Bir gün odaya girdiğinde fil artık seni odaya sokmayacak kadar büyümüştür.  Görmezden gelme ihtimalin hiç kalmamıştır. O büyük fille yüzleştiğin an kapıdan içeri girmek için kendini zorlamak yerine filin gözlerine bakmayı tercih edersin. Böylece onunla anlaşmanın bir yolunu bulmayı denersin. Fark etmek demek çözüm için adım atmak demektir. Yavaş yavaş fil küçülmeye başlar odada bir alan açılır. İşte bu nokta kabul noktasıdır.

Duyguları, problemleri, olan her şeyi olduğu haliyle kabul etmek, tahmin edilenden daha rahatlatıcıdır. Görmezden gelmeye çalışmak oldukça büyük bir efor sarf etmeyi gerektirir. Enerji kaçaklarına sebep olur. Hem problemler büyür hem de idrak edilemeyen şey için bir noktadan çözüme ulaşmaya çalışma ihtimali azalır.

O halde ne yapmalıyız?

Duygularımızı tanımlamaktan çekinmeyerek işe başlayabiliriz. Korkmak, üzülmek, stresli olmak, kendini yetersiz hissetmek, öfke gibi tüm duygular insanidir. Her biri oldukça normaldir. Öncelikle bunların normal olduğunu kabul etmeliyiz. Sürekli iyi hissetmek gibi bir zorunluluğumuz olmadığını fark ettiğimizde bizi kötü hissettiren şeyleri idrak etmemiz kolaylaşır. Bunu hem kendimizle hem de sevdiklerimizle paylaşabilmemiz mümkün olur.

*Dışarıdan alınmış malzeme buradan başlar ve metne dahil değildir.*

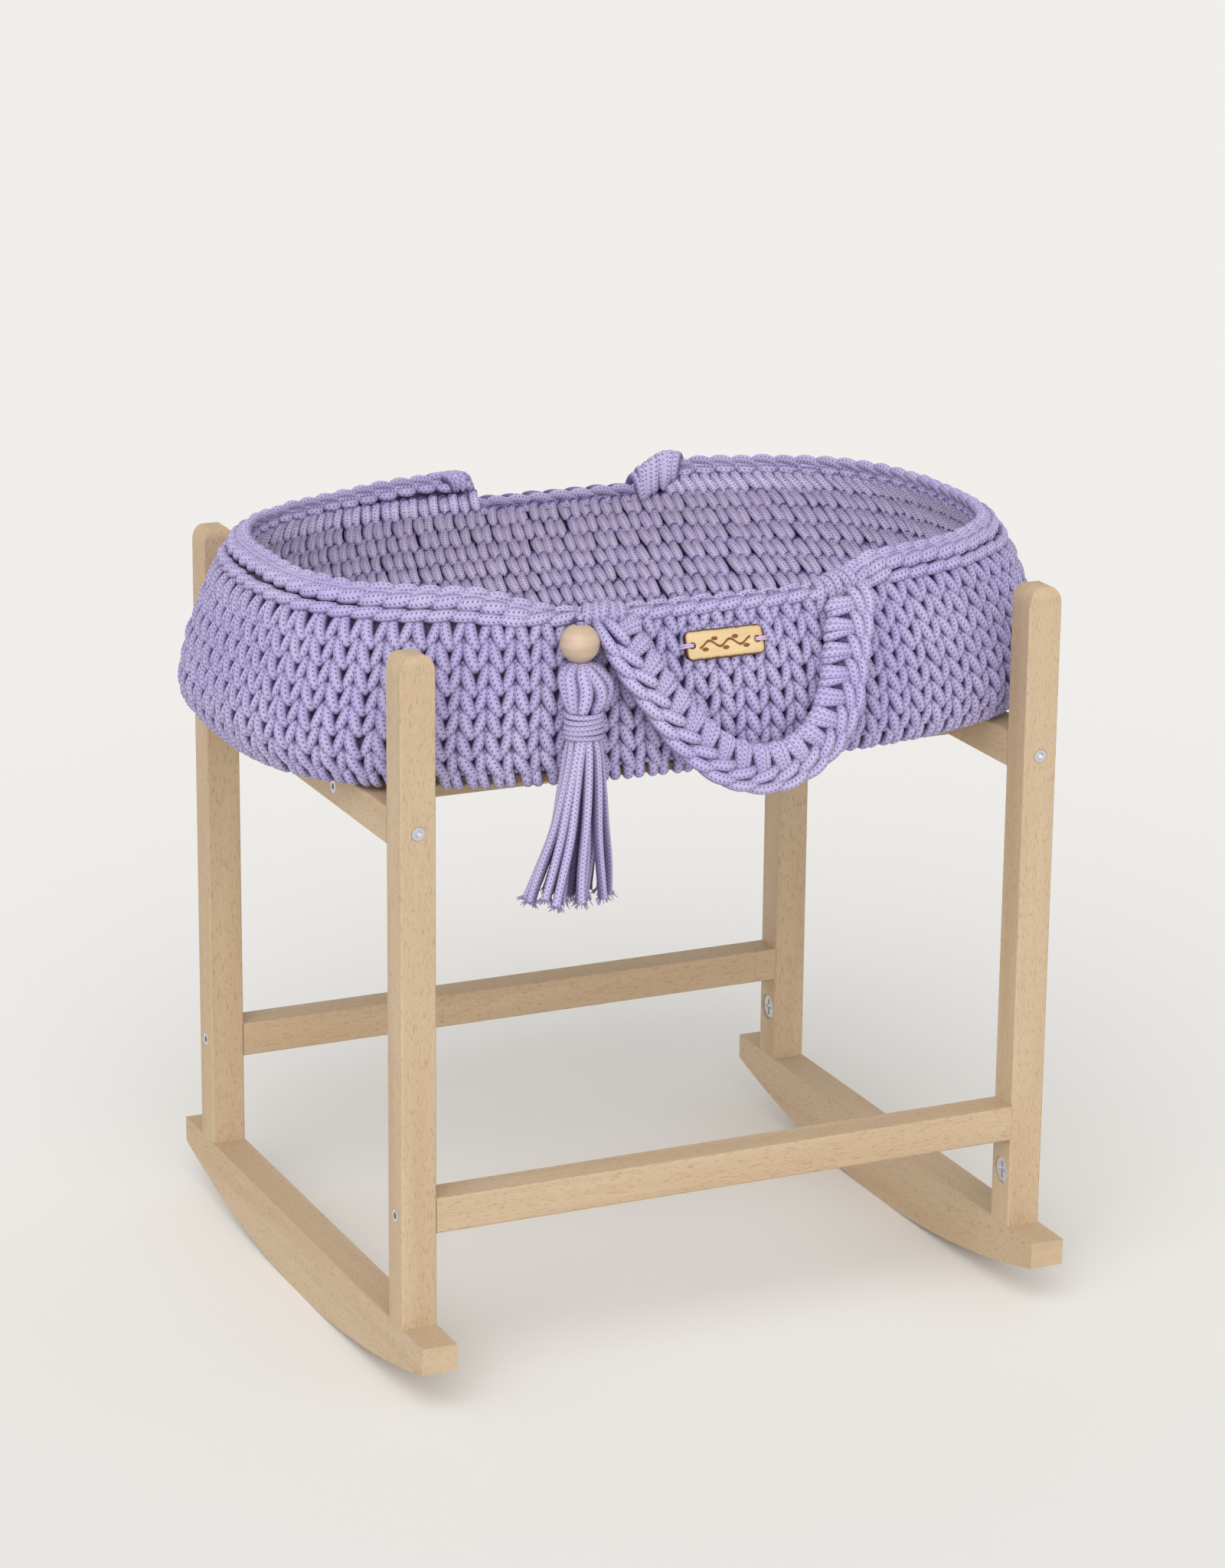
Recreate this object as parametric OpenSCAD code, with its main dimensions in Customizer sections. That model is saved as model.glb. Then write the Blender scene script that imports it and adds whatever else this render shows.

Bu durum ikili ilişkilerde de böyledir. Karşımızdaki kişiye olan kırgınlığımız, kızgınlığımız ya da bizi kötü hissettiren durumlar ancak farkında olarak çözülebilir. Örneğin; ilişkinde yaşadığın sorunları kapatıyor musun? Ya da fark ettiğin sorunlarla alakalı çözümleri nerede arıyorsun? Bu soruların cevapları problemlerden kaçıp kaçmadığına dair fikir verebilir. Eğer karşındaki insanın niçin o şekilde davrandığını merak ediyorsan, bununla ilgili varsayımlarda bulunmak yerine konuyu niçin ona sormuyorsun? Belki de tahmin ettiğin gibi bir şey değildir. Belki de senin üzülmeni gerektirecek büyük bir problem yoktur. Net olmak ve direkt sormak çözümü kolaylaştıracaktır.

Sözün özü, hem kendimizle olan ilişkimizde hem de karşılıklı ilişkilerde farkındalık oldukça önemli ve belirleyicidir. Travmaları veya problemleri yok saymak mümkün değildir. Sorun her ne olursa olsun bundan kaçmamak, onunla yüzleşmek ve filin büyümeden onu gördüğümüzü kabul etmek kurtarıcı olacaktır. Elbette duygularımızı ifade etmekten çekinmemek de etkili bir çözümdür.

 

Keyifli ve enerji dolu bir gün dilerim.